1. Define the win-rate. Make an early decision on defining your win rate. Some RFPs are cancelled before a contract is awarded, others are postponed etc. Use a simple rule: Win Rate = Number of RFPs awarded / Number of RFP responses. No special cases, exceptions or asterisks.
2. Why did we lose (or win)? You will lose some RFPs – it happens. Learn from the experience and ask the customer why you lost so that you can improve the next time. Don’t accept weak and vague answers such as “too expensive” or “not enough functionality”. Drill down into the details – although be warned it is tough for most sales teams to explore a perceived failure.

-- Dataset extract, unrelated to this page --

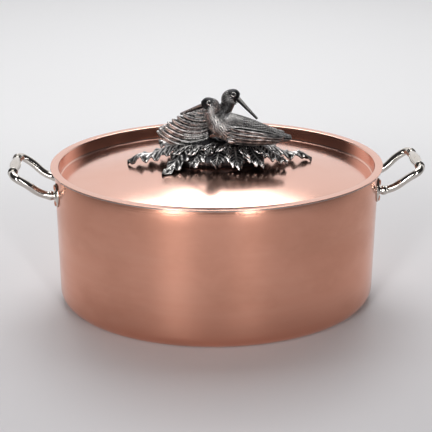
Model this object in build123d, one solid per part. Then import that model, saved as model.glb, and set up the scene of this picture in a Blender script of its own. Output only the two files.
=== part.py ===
from build123d import *
import math
import os

# Oval copper braising pot with a sunk, domed lid, two cast loop handles
# and a cast finial of two long-billed birds resting on curled leaves.
# Millimetres. X runs along the oval from handle to handle, Y runs across it,
# Z is up, and the origin is the middle of the underside.

# Pot: the oval is measured over the copper
HALF_LENGTH = 152.0
HALF_WIDTH = 117.0
POT_HEIGHT = 138.0
POT_SHEET = 2.0
POT_TIN = 0.4
CORNER_RADIUS = 15.0

# Lid: a flat flange on the rim, a skirt inside the pot and a domed plate
FLANGE_OVERHANG = 3.7
LID_SHEET = 1.0
LID_TIN = 0.3
LID_CLEARANCE = 0.4
RECESS_DEPTH = 12.2
DOME_RISE = 18.0

# Handles: a spindle grip between ring collars, on two legs with foot plates
HANDLE_REACH = 36.5
HANDLE_DROP = 21.0
GRIP_RISE = 21.0
FOOT_SPREAD = 24.0
LEG_RADIUS = 3.4
GRIP_HALF_LENGTH = 20.0
GRIP_RADIUS = 5.2
LEG_SINK = 1.0
BEND_SHARE = 0.55
BEND_SPREAD = 2.5
BEND_RISE = 5.0
CORNER_REACH = 5.0
CORNER_DROP = 2.0
CORNER_SPREAD = 29.0
COLLAR_RADIUS = 4.5
COLLAR_WIDTH = 1.8
COLLAR_GAP = 1.0
COLLAR_EDGE = 0.7
PLATE_HEIGHT = 24.0
PLATE_WIDTH = 15.0
PLATE_THICKNESS = 2.6
PLATE_DEPTH = 4.0
PLATE_CHAMFER = 1.0
KNUCKLE_RADIUS = 4.4
KNUCKLE_HEIGHT = 2.4

# Handle rivets: two to each foot plate, above and below the leg
RIVET_RADIUS = 1.7
RIVET_HEAD_RADIUS = 2.9
RIVET_HEAD_HEIGHT = 1.0
RIVET_SPREAD = 7.6
RIVET_SEAM_TURN = 30.0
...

3. Publish a league table. Based upon your own business model, publish a league table every month showing wins, losses, responses , costs and revenue by individual rep, sales manager or product line – whichever way makes sense for you. The important fact is publicizing what is working and what is not.
4. Track your costs. Track both the direct and indirect costs for every response. Direct costs are time and materials for the RFP. Include any time spent by marketing, support or engineering in answering questions on your behalf. Indirect costs are the opportunity costs lost by completing the RFP. For example, if you are an SE supporting two reps with a combined quota of $6m, your time is worth $24,000 of quota achievement a day (6,000,000/250).
Make the RFP response a part of your sales process and apply Solution Selling to it, just as you would any other sales interaction. Throw out your bad customers and your “no-win” RFPs and do not be suckered into “we have to respond just for the sake of the account relationship”. Put into place a RFP intake mechanism if you don’t already have one, and then measure and report on key metrics. Never let RFP stand for Really Fast Paperwork.